◆ Stated problem
Reproduce this listing in full.

◆ Recorded data
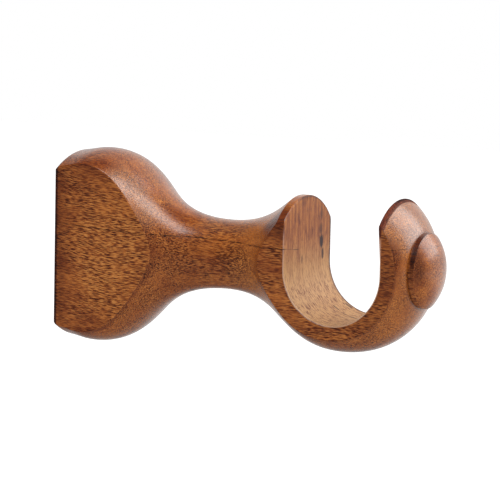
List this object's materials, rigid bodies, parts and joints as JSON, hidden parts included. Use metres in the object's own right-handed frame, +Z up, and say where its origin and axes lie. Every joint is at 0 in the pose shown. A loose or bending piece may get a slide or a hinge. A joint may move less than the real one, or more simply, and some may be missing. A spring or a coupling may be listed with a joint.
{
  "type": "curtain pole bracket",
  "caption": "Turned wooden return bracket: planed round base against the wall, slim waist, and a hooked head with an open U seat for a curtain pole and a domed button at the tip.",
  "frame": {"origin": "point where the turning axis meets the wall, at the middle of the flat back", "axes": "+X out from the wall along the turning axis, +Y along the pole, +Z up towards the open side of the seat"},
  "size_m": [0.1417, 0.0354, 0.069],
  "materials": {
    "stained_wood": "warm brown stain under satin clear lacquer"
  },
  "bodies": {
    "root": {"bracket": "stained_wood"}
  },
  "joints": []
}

◆ Written response
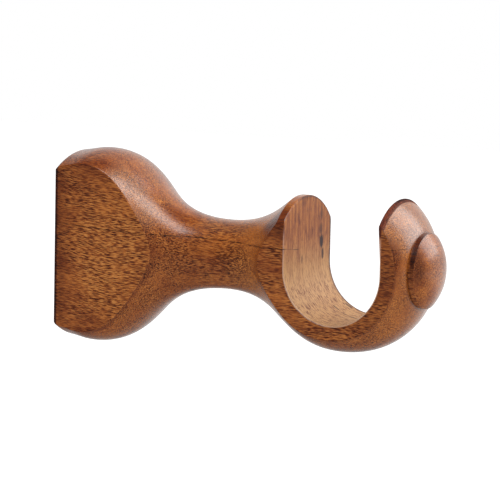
List this object's materials, rigid bodies, parts and joints as JSON, hidden parts included. Use metres in the object's own right-handed frame, +Z up, and say where its origin and axes lie. Every joint is at 0 in the pose shown. A loose or bending piece may get a slide or a hinge. A joint may move less than the real one, or more simply, and some may be missing. A spring or a coupling may be listed with a joint.
{
  "type": "curtain pole bracket",
  "caption": "Turned wooden return bracket: planed round base against the wall, slim waist, and a hooked head with an open U seat for a curtain pole and a domed button at the tip.",
  "frame": {"origin": "point where the turning axis meets the wall, at the middle of the flat back", "axes": "+X out from the wall along the turning axis, +Y along the pole, +Z up towards the open side of the seat"},
  "size_m": [0.1417, 0.0354, 0.069],
  "materials": {
    "stained_wood": "warm brown stain under satin clear lacquer"
  },
  "bodies": {
    "root": {"bracket": "stained_wood"}
  },
  "joints": []
}